The Object of Desire – this focuses not on the character but on what they have created through their desire. The statue, the book, the Oscar on the mantel, the concert, the band’s name in lights....the Groupies.
Written Descriptions
Art is about the exaggeration of reality. It takes something familiar out of its ordinary field of perception and brings it to our attention. It is about presenting what is familiar in an unfamiliar way.
There is a brilliant version of writing about how an artist feels, how they are accepted, or not, by society in Don McLean’s “Vincent (Starry Starry Night)”. http://en.wikipedia.org/wiki/Vincent_(song) http://www.lyrics007.com/Don%20McLean%20Lyrics/Vincent%20(Starry,%20Starry%20Night)%20Lyrics.html
It’s the passion of the artist who does not care what society thinks but creates regardless of society’s norms that leads him into conflict with society. Passion by its very definition has no reference to financial gain, which is difficult for those without passion to understand.

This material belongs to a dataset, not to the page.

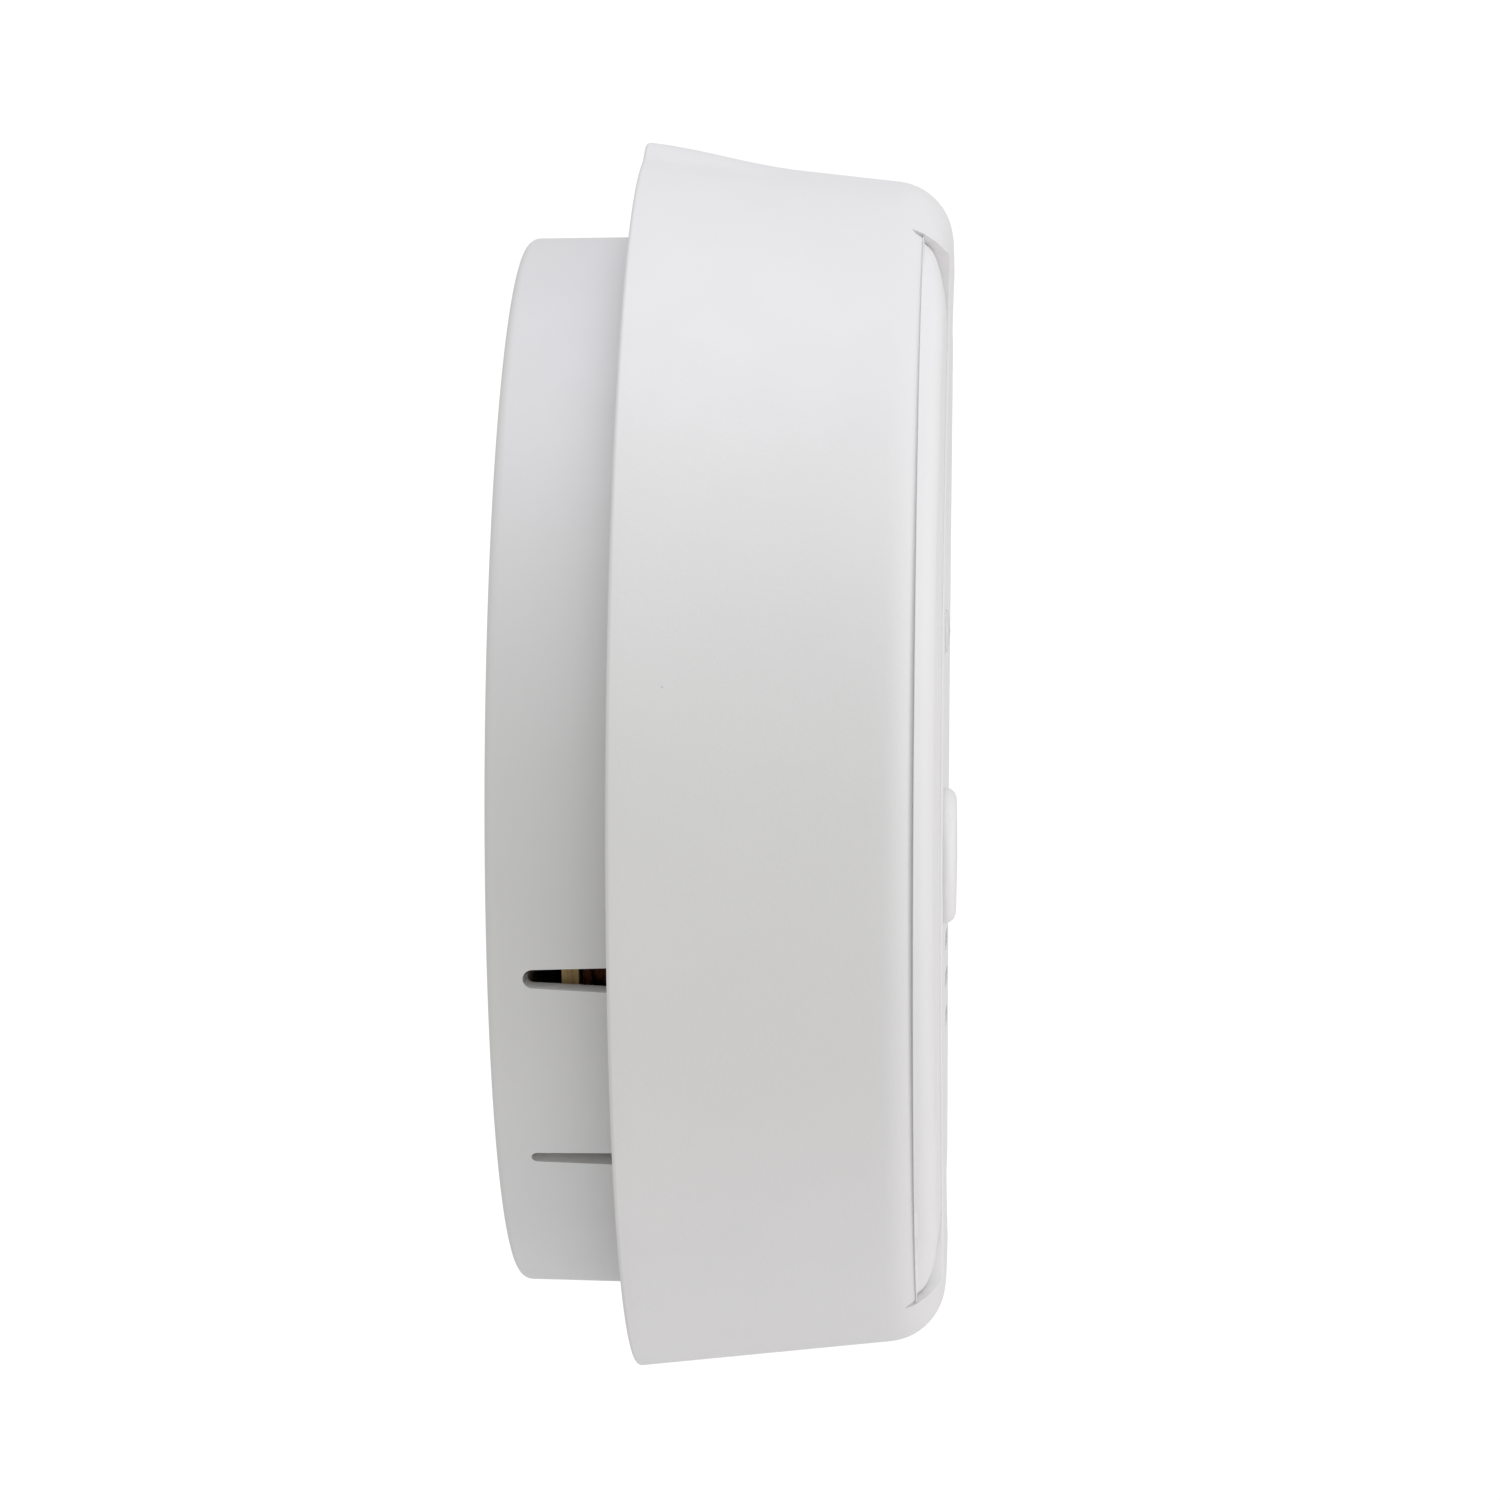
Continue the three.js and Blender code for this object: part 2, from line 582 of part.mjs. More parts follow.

Artists are seldom into it for the money and most artists don’t make money with their art. It was the same with the early filmmakers and with many still today, particularly the independent filmmakers and those who create web series. Art is for people who are driven to do the art, regardless of its acceptance by society.
No one understood Frank Lloyd Wright when he started out. He was shunned and mocked. Now, he is revered. Like the tragic situation of Vincent Van Gogh, many artists are not appreciated in their own lifetime...more’s the pity.
Because we live in a world where money means so much and defines who we are, it is the trial of the artist to maintain their integrity and simultaneously maintain their physical existence.
Give your characters these challenges. Express the drive, the passion, the new idea that separates the artist from the rest of the
characters in your story.
It might be Hemingway standing for hours in front of a chest of drawers typing his latest novel.
It might be Michaelangelo visiting the marble quarry and choosing the block from which he will carve his next statue.
It could be Monet looking out at his colourful gardens and then recreating them at the pallette.
It could be Sibelius out listening to the winds through the pines and the rough sea against the rocky shore of Finland and then turning it into the evocative “Finlandia” symphony.
When the artist is engrossed in their art, they typically take no note of the society around them. Tell us how they are focused and absorbed in the creation of their art – that will tell us that it is a true Love of Art and not just a commercial venture.
Cinematic Techniques
For grand architecture like a Gothic cathedral or pyramids you want to get the feeling of it towering above us. They were designed to be seen from the bottom up, representing the gods holding sway over man. So give us that perspective of looming, impressive and often oppressive power. The same goes for modern skyscrapers.